Since our species first emerged, the Moon has shaped human life. It lit our nights, timed our months, stirred our myths and tides. But on Christmas Eve, 1968, it did something new: it turned our gaze homeward.

Three astronauts aboard Apollo 8 became the first humans to orbit the Moon. They had trained for craters, rehearsed maneuvers. But it was a roll of the ship on its fourth orbit that brought an unexpected and electrifying sight. A swirl of blue and white, rising over the lunar surface, suspended in black.

Earth.

Fragile. Finite. Singular. Alive.

Bill Anders, scrambling for a camera, caught it. Earthrise. More than just a photograph, it became a mirror. Fifty years later, Anders observed: “We set out to explore the moon and instead discovered the Earth.”

NASA · Apollo 8 · December 24, 1968

From that vantage, borders vanish. Nations blur. You don’t see cities or war—just a lone, shimmering sphere cradled in darkness. Someone had been waiting for exactly this.

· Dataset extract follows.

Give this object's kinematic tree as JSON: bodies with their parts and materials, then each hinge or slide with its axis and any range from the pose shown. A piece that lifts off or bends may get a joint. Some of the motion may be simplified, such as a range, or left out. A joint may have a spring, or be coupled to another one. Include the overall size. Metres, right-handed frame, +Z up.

Counterculturalist Stewart Brand had spent two years distributing buttons with a pointed question: “Why haven’t we seen a photograph of the whole Earth yet?” A satellite had already answered him—its image of Earth from space adorned the cover of Brand’s first Whole Earth Catalog, published that same fall. But Earthrise was something altogether different: not a machine’s eye, but a human one, looking back from the Moon. It graced the Catalog’s next edition. The image that almost wasn’t taken—Anders had to beg for a color camera—would later be called the most influential environmental photograph ever made.

Earthrise cracked open a perspective no prior photograph had achieved. In circling the Moon, humanity saw itself for the first time. It took a barren satellite to teach us how singular and alive our planet is. Having seen Earth as a whole, we were no longer content just to look at the Moon. We wanted to stand on it.